As you can see, most districts are clustered between 100 and 10,000 people per square mile. If you examine the two trendlines I've drawn, the blue one represents how we should expect to find the districts, and the red one shows how it actually bends significantly. This demonstrates the level of gerrymandering that republicans have accomplished, maximizing the number of districts that are republican, even if just slightly, while shoving all democrats in their states into a few districts that are heavily democratic. This is how Republicans currently control the House of Representatives, despite receiving several million fewer votes in the House than Democrats received. 

(For more on the current Gerrymandered state of many districts, try this fun jigsaw-style quiz!
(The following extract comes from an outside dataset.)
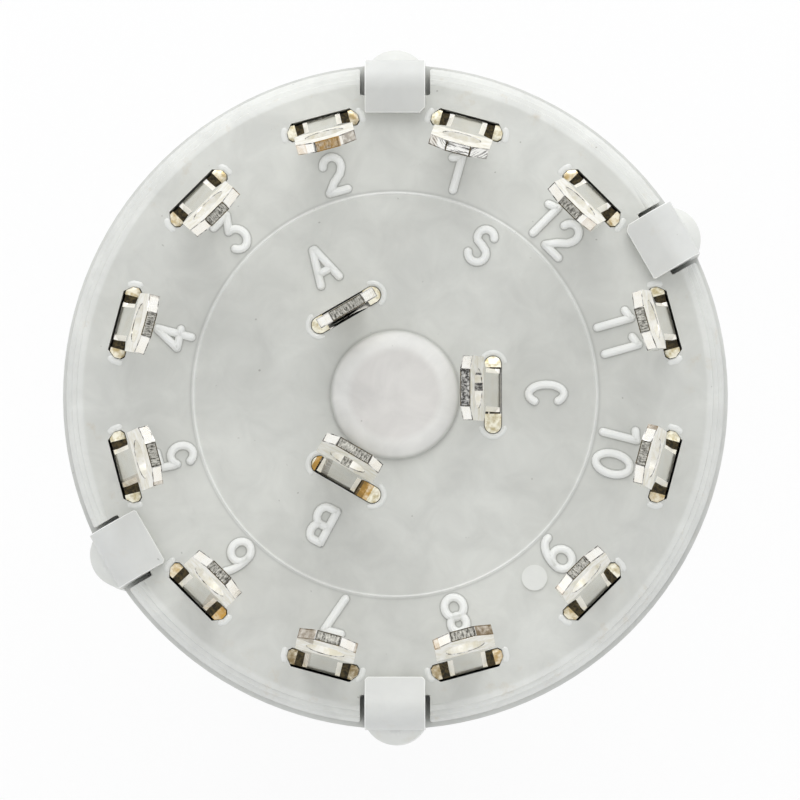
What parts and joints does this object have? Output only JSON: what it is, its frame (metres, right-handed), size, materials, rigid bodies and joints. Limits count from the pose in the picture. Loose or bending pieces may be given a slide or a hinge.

It shows very well how ridiculously these districts' shapes have been contorted to skew the makeup of the House so much)

Tuesday, September 10, 2013

Fantasy Football week 1 analysis

Well week 1 of Fantasy Football is over, and my team did surprisingly poorly. Instead of a projected 124 points, they earned me a paltry 64 points. Thanks to Kyle Rudolf (2 points) and Lamar Miller (0 points), but I'm afraid the game ball goes to David Wilson, who earned me a stupendous -3 points. So ESPN's projects of how many points each player would get me were hilariously bad. But how bad? A quick correlation coefficient between predicted and actual points (including my bench) gives a correlation coefficient of -0.66, which means that if ESPN says that one player will do better than average, they will probably do worse, and vice versa. At least for my team during week 1.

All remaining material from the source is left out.